■ **WHAT TO WORK ON**: Extract, unchanged, every line from the top of the material below through the line with "return vertices, quads", and no more.

___ DATA SHOWN ___

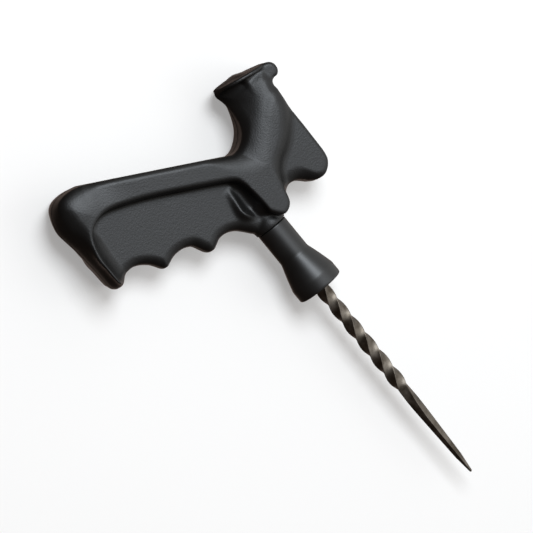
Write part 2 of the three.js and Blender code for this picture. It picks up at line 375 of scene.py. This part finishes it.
def handle_mesh():
    low = np.array((-109.5, -79.0, -FRAME_HALF - 1.5))
    high = np.array((-31.0, 49.5, FRAME_HALF + 1.5))
    layers = 2 * math.ceil(high[2] / GRID)
    low[2] = -(layers - 1) / 2 * GRID
    counts = [math.ceil((high[0] - low[0]) / GRID), math.ceil((high[1] - low[1]) / GRID), layers]
    xs, ys, zs = (low[k] + GRID * np.arange(counts[k]) for k in range(3))
    x, y = np.meshgrid(xs, ys, indexing="ij")
    flat = {key: value[:, :, None] for key, value in plan(x, y).items()}
    values = handle_field(flat, x[:, :, None], y[:, :, None], zs[None, None, :])
    vertices, quads = surface(values, low, GRID)
    for _ in range(3):
        x, y, z = vertices.T
        normals = vertex_normals(vertices, quads)
        off = np.clip(handle_field(plan(x, y), x, y, z), -0.3, 0.3)
        vertices = vertices - normals * off[:, None]
    normals = vertex_normals(vertices, quads)
    x, y, z = vertices.T
    seam = (np.abs(z) < GRID * 0.45) & (np.abs(normals[:, 2]) < 0.5) & (np.hypot(y, z) > SOCKET_RADIUS + 0.5)
    vertices[seam] += normals[seam] * 0.16
    return vertices, quads


def lathe(profile, around):
    """A closed ring profile of (radius, x) turned about the bar's axis."""
    profile = np.array(profile, float)
    turn = np.linspace(0, 2 * math.pi, around, endpoint=False)
    rows = [np.column_stack([np.full(around, x), r * np.cos(turn), r * np.sin(turn)]) for r, x in profile]
    count = len(profile)
    faces = []
    for i in range(count):
        a, b = i * around, (i + 1) % count * around
        for j in range(around):
            k = (j + 1) % around
            faces.append((a + j, b + j, b + k, a + k))
    return np.vstack(rows), faces


def sleeve_mesh():
    front = SEAM_X + SEAM_GAP / 2
    outside = [
        (BORE_RADIUS, SPIGOT_BACK_X), (BORE_RADIUS + 0.1, SPIGOT_BACK_X),
        (SPIGOT_RADIUS - 0.5, SPIGOT_BACK_X),
        (SPIGOT_RADIUS - 0.4, SPIGOT_BACK_X + 0.02), (SPIGOT_RADIUS, SPIGOT_BACK_X + 0.6),
        (SPIGOT_RADIUS, front - 0.1), (SPIGOT_RADIUS, front), (SPIGOT_RADIUS + 0.1, front),
    ]
    outside += [(NECK_RADIUS - 0.4 + 0.4 * math.sin(t), front + 0.4 - 0.4 * math.cos(t))
                for t in np.linspace(0, math.pi / 2, 5)]
    outside += [(NECK_RADIUS, x) for x in np.linspace(front + 0.8, -19.4, 8)]
    flare = curve((-19.0, NECK_RADIUS), (-18.2, NECK_RADIUS + 0.1), (-17.2, NECK_RADIUS + 0.42),
                  (-12, NECK_RADIUS + 2.05), (-7.2, NOSE_RADIUS - 0.35), (-6.2, NOSE_RADIUS - 0.08),
                  (-5.4, NOSE_RADIUS))
    outside += [(r, x) for x, r in flare]
    outside += [(NOSE_RADIUS, x) for x in (-4.8, -3.2, -1.4)]
    outside += [(NOSE_RADIUS - 1.0 + math.cos(t), -1.0 + math.sin(t))
                for t in np.linspace(0.1, math.pi / 2, 7)]
    outside += [(BORE_RADIUS + 3, 0), (BORE_RADIUS + 0.6, 0), (BORE_RADIUS + 0.4, -0.03)]
    outside += [(BORE_RADIUS + 0.02, -0.42), (BORE_RADIUS, -0.6), (BORE_RADIUS, -10), (BORE_RADIUS, -26)]
    vertices, faces = lathe(outside, 144)
    return vertices, [face[::-1] for face in faces]


def bar_half(x):
    """Half a side of the bar: full size, then a long taper, then the steeper chisel end."""
    if x <= TAPER_START_X:
        return BAR_HALF
    if x <= POINT_START_X:
        return mix(BAR_HALF, POINT_START_HALF, (x - TAPER_START_X) / (POINT_START_X - TAPER_START_X))
    if x <= CHISEL_X:
        return mix(POINT_START_HALF, CHISEL_HALF, (x - POINT_START_X) / (CHISEL_X - POINT_START_X))
    return mix(CHISEL_HALF, TIP_HALF, (x - CHISEL_X) / (POINT_X - CHISEL_X))


def bar_angle(x):
    """Angle of one corner of the bar: a right-hand twist that eases out over the start of the point."""
    quarter = math.pi / 2 / QUARTER_TURN
    if x < TWIST_START_X:
        x = TWIST_START_X
    if x <= TWIST_END_X:
        return POINT_ANGLE - math.pi / 4 + (x - TWIST_END_X) * quarter
    t = min((x - TWIST_END_X) / TWIST_FADE_LENGTH, 1)
    return POINT_ANGLE - math.pi / 4 * (1 - t) ** 2


def bar_mesh():
    """The square bar, swept along its twist. The hidden end of its shank is pinched."""
    corner = BAR_CORNER
    side = BAR_HALF - corner
    ring = []
    for quarter in range(4):
        middle = math.pi / 4 + quarter * math.pi / 2
        cx = side * math.copysign(1, math.cos(middle))
        cy = side * math.copysign(1, math.sin(middle))
        for t in np.linspace(-math.pi / 4, math.pi / 4, 4):
            ring.append((cx + corner * math.cos(middle + t), cy + corner * math.sin(middle + t)))
        here, after = ring[-1], middle + math.pi / 2
        nx = side * math.copysign(1, math.cos(after)) + corner * math.cos(after - math.pi / 4)
        ny = side * math.copysign(1, math.sin(after)) + corner * math.sin(after - math.pi / 4)
        for t in (0.06, 0.28, 0.5, 0.72, 0.94):
            ring.append((mix(here[0], nx, t), mix(here[1], ny, t)))
    ring = np.array(ring)
    stations = np.concatenate([
        np.linspace(TANG_BACK_X, TWIST_START_X, 90, endpoint=False),
        np.linspace(TWIST_START_X, POINT_START_X, 190, endpoint=False),
        np.linspace(POINT_START_X, POINT_X - TIP_ROUND, 90),
        POINT_X - TIP_ROUND + TIP_ROUND * np.sin(np.linspace(0.3, math.pi / 2, 5))])
    rows = []
    for x in stations:
        scale = bar_half(x) / BAR_HALF
        over = max(0.0, (x - (POINT_X - TIP_ROUND)) / TIP_ROUND)
        scale *= math.sqrt(max(1 - over * over, 0.04))
        pinch = float(ramp(53, 58, -x))
        angle = bar_angle(x) - math.pi / 4
        u = ring[:, 0] * scale * (1 + 0.45 * pinch)
        v = ring[:, 1] * scale * (1 - 0.3 * pinch)
        y = u * math.cos(angle) - v * math.sin(angle)
        z = u * math.sin(angle) + v * math.cos(angle)
        rows.append(np.column_stack([np.full(len(ring), x), y, z]))
    n = len(ring)
    faces = []
    for i in range(len(rows) - 1):
        for j in range(n):
            k = (j + 1) % n
            faces.append((i * n + j, i * n + k, (i + 1) * n + k, (i + 1) * n + j))
    faces = [face[::-1] for face in faces]
    vertices = np.vstack([*rows, [[TANG_BACK_X, 0, 0]], [[POINT_X, 0, 0]]])
    back, front = n * len(rows), n * len(rows) + 1
    last = n * (len(rows) - 1)
    for j in range(n):
        k = (j + 1) % n
        faces.append((back, k, j))
        faces.append((front, last + j, last + k))
    return vertices, faces


# ---------------------------------------------------------------- materials

def start_material(name):
    material = bpy.data.materials.new(name)
    material.use_nodes = True
    return material, material.node_tree.nodes, material.node_tree.links


def noise(nodes, links, coords, scale, detail=2.0):
    node = nodes.new("ShaderNodeTexNoise")
    node.inputs["Scale"].default_value = scale
    node.inputs["Detail"].default_value = detail
    links.new(coords, node.inputs["Vector"])
    return node.outputs["Fac"]


def scaled(nodes, links, value, low, high, new_low, new_high):
    node = nodes.new("ShaderNodeMapRange")
    node.inputs["From Min"].default_value = low
    node.inputs["From Max"].default_value = high
    node.inputs["To Min"].default_value = new_low
    node.inputs["To Max"].default_value = new_high
    links.new(value, node.inputs["Value"])
    return node.outputs["Result"]


def blend_colours(nodes, links, factor, a, b):
    node = nodes.new("ShaderNodeMix")
    node.data_type = "RGBA"
    node.inputs["A"].default_value = (*a, 1)
    node.inputs["B"].default_value = (*b, 1)
    links.new(factor, node.inputs["Factor"])
    return node.outputs["Result"]


def bump(nodes, links, height, strength, distance_m):
    node = nodes.new("ShaderNodeBump")
    node.inputs["Strength"].default_value = strength
    node.inputs["Distance"].default_value = distance_m
    links.new(height, node.inputs["Height"])
    return node.outputs["Normal"]


def plastic(name, ior, rough_low, rough_high, grain_scale, grain_strength):
    material, nodes, links = start_material(name)
    shader = nodes["Principled BSDF"]
    coords = nodes.new("ShaderNodeTexCoord").outputs["Object"]
    broad = noise(nodes, links, coords, 90, 3)
    fine = noise(nodes, links, coords, grain_scale, 2)
    links.new(blend_colours(nodes, links, scaled(nodes, links, broad, 0.35, 0.65, 0, 1),
                        (0.003, 0.0028, 0.0026), (0.005, 0.0048, 0.0046)), shader.inputs["Base Color"])
    links.new(scaled(nodes, links, broad, 0.35, 0.65, rough_low, rough_high), shader.inputs["Roughness"])
    links.new(bump(nodes, links, fine, grain_strength, 0.0001), shader.inputs["Normal"])
    shader.inputs["IOR"].default_value = ior
    return material


def steel(name):
    material, nodes, links = start_material(name)
    shader = nodes["Principled BSDF"]
    coords = nodes.new("ShaderNodeTexCoord").outputs["Object"]
    stretch = nodes.new("ShaderNodeMapping")
    stretch.inputs["Scale"].default_value = (0.25, 1, 1)
    links.new(coords, stretch.inputs["Vector"])
    broad = noise(nodes, links, coords, 220, 3)
    grind = noise(nodes, links, stretch.outputs["Vector"], 1800, 3)
    links.new(blend_colours(nodes, links, scaled(nodes, links, broad, 0.35, 0.65, 0, 1),
                            (0.07, 0.058, 0.045), (0.17, 0.148, 0.125)), shader.inputs["Base Color"])
    links.new(scaled(nodes, links, broad, 0.3, 0.7, 0.4, 0.54), shader.inputs["Roughness"])
    links.new(bump(nodes, links, grind, 0.25, 0.00006), shader.inputs["Normal"])
    shader.inputs["Metallic"].default_value = 1.0
    return material


# ---------------------------------------------------------------- the three pieces

add_piece("handle_moulding", *handle_mesh(), "handle", "handle_plastic",
          plastic("handle_plastic", 1.4, 0.43, 0.48, 1300, 0.7))
add_piece("nose_sleeve_moulding", *sleeve_mesh(), "nose_sleeve", "sleeve_plastic",
          plastic("sleeve_plastic", 1.5, 0.41, 0.45, 2200, 0.12))
add_piece("reamer_bar_steel", *bar_mesh(), "reamer_bar", "bar_steel", steel("bar_steel"))


# ---------------------------------------------------------------- floor, camera and lights

RIGHT = Vector((0.629, 0.7366, 0.25)).normalized()
BACK = Vector((-0.122, -0.2235, 0.967)).normalized()
UP = BACK.cross(RIGHT).normalized()
RIGHT = UP.cross(BACK).normalized()
LOOK_AT = ORIGIN + Vector((-22.04, -11.76, -5.51)) * MM
CAMERA_DISTANCE = 3.0
VIEW_WIDTH = 0.2345
LIGHT_DISTANCE = 1.3

floor_mesh = bpy.data.meshes.new("floor")
half_floor = 2.5
floor_corners = [(-half_floor, -half_floor, 0), (half_floor, -half_floor, 0),
                 (half_floor, half_floor, 0), (-half_floor, half_floor, 0)]
floor_mesh.from_pydata(floor_corners, [], [(0, 1, 2, 3)])
floor = bpy.data.objects.new("floor", floor_mesh)
floor.location.z = -0.0004
bpy.context.collection.objects.link(floor)
floor_material, floor_nodes, _ = start_material("floor_white")
floor_nodes["Principled BSDF"].inputs["Base Color"].default_value = (0.518, 0.5, 0.482, 1)
floor_nodes["Principled BSDF"].inputs["Roughness"].default_value = 0.9
floor_nodes["Principled BSDF"].inputs["Specular IOR Level"].default_value = 0.1
floor_nodes["Principled BSDF"].inputs["Emission Color"].default_value = (1, 1, 1, 1)
floor_nodes["Principled BSDF"].inputs["Emission Strength"].default_value = 0.32
floor_mesh.materials.append(floor_material)
floor.visible_glossy = False
floor.visible_diffuse = False

camera_data = bpy.data.cameras.new("camera")
camera_data.sensor_width = 36
camera_data.lens = camera_data.sensor_width * CAMERA_DISTANCE / VIEW_WIDTH
camera_data.clip_end = 20
camera = bpy.data.objects.new("camera", camera_data)
bpy.context.collection.objects.link(camera)
turn = Matrix((RIGHT, UP, BACK)).transposed().to_4x4()
camera.matrix_world = Matrix.Translation(LOOK_AT + BACK * CAMERA_DISTANCE) @ turn
bpy.context.scene.camera = camera


def area_light(name, right, up, back, spread, light_level, colour=(1, 1, 1)):
    """A round soft light. The direction is as the camera sees it, spread is its half angle in degrees
    from the tool and light_level is how much it lights a surface that faces it."""
    direction = (RIGHT * right + UP * up + BACK * back).normalized()
    data = bpy.data.lights.new(name, "AREA")
    data.shape = "DISK"
    data.size = 2 * LIGHT_DISTANCE * math.tan(math.radians(spread))
    data.energy = light_level * math.pi * LIGHT_DISTANCE ** 2
    data.color = colour
    light = bpy.data.objects.new(name, data)
    light.location = LOOK_AT + direction * LIGHT_DISTANCE
    light.rotation_euler = direction.to_track_quat("Z", "Y").to_euler()
    bpy.context.collection.objects.link(light)


def studio_world():
    """Dark and warm all round, with a pale wall to the right of the tool as the camera sees it and a
    brown glow from behind it, which shows most on faces that the camera sees nearly edge on."""
    world = bpy.data.worlds.new("studio")
    world.use_nodes = True
    nodes, links = world.node_tree.nodes, world.node_tree.links
    facing = nodes.new("ShaderNodeVectorMath")
    facing.operation = "DOT_PRODUCT"
    facing.inputs[1].default_value = (RIGHT * 0.9 + UP * 0.4 + BACK * 0.1).normalized()
    direction = nodes.new("ShaderNodeTexCoord").outputs["Generated"]
    links.new(direction, facing.inputs[0])
    wall = scaled(nodes, links, facing.outputs["Value"], 0.1, 0.85, 0, 1)
    colour = blend_colours(nodes, links, wall, (0.075, 0.055, 0.045), (1.05, 1.05, 1.04))
    behind = nodes.new("ShaderNodeVectorMath")
    behind.operation = "DOT_PRODUCT"
    behind.inputs[1].default_value = -BACK
    links.new(direction, behind.inputs[0])
    glow = nodes.new("ShaderNodeMix")
    glow.data_type = "RGBA"
    glow.inputs["B"].default_value = (0.85, 0.65, 0.56, 1)
    links.new(scaled(nodes, links, behind.outputs["Value"], 0.8, 1.0, 0, 1), glow.inputs["Factor"])
    links.new(colour, glow.inputs["A"])
    links.new(glow.outputs["Result"], nodes["Background"].inputs["Color"])
    bpy.context.scene.world = world


COOL_WHITE = (0.93, 1.0, 1.07)
area_light("key", 0.22, 0.45, 0.86, 14, 3.2, COOL_WHITE)
area_light("side", 0.86, 0.08, 0.5, 18, 0.5, COOL_WHITE)
studio_world()
bpy.context.scene.view_settings.view_transform = "Standard"
bpy.context.scene.view_settings.look = "None"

___

■ **ANSWER BELOW**:
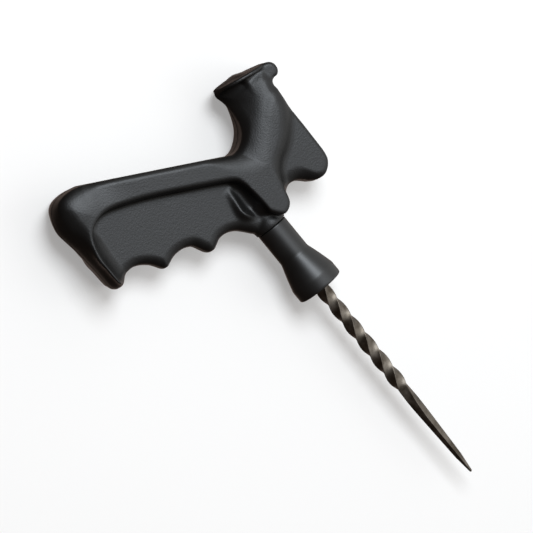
Write part 2 of the three.js and Blender code for this picture. It picks up at line 375 of scene.py. This part finishes it.
def handle_mesh():
    low = np.array((-109.5, -79.0, -FRAME_HALF - 1.5))
    high = np.array((-31.0, 49.5, FRAME_HALF + 1.5))
    layers = 2 * math.ceil(high[2] / GRID)
    low[2] = -(layers - 1) / 2 * GRID
    counts = [math.ceil((high[0] - low[0]) / GRID), math.ceil((high[1] - low[1]) / GRID), layers]
    xs, ys, zs = (low[k] + GRID * np.arange(counts[k]) for k in range(3))
    x, y = np.meshgrid(xs, ys, indexing="ij")
    flat = {key: value[:, :, None] for key, value in plan(x, y).items()}
    values = handle_field(flat, x[:, :, None], y[:, :, None], zs[None, None, :])
    vertices, quads = surface(values, low, GRID)
    for _ in range(3):
        x, y, z = vertices.T
        normals = vertex_normals(vertices, quads)
        off = np.clip(handle_field(plan(x, y), x, y, z), -0.3, 0.3)
        vertices = vertices - normals * off[:, None]
    normals = vertex_normals(vertices, quads)
    x, y, z = vertices.T
    seam = (np.abs(z) < GRID * 0.45) & (np.abs(normals[:, 2]) < 0.5) & (np.hypot(y, z) > SOCKET_RADIUS + 0.5)
    vertices[seam] += normals[seam] * 0.16
    return vertices, quads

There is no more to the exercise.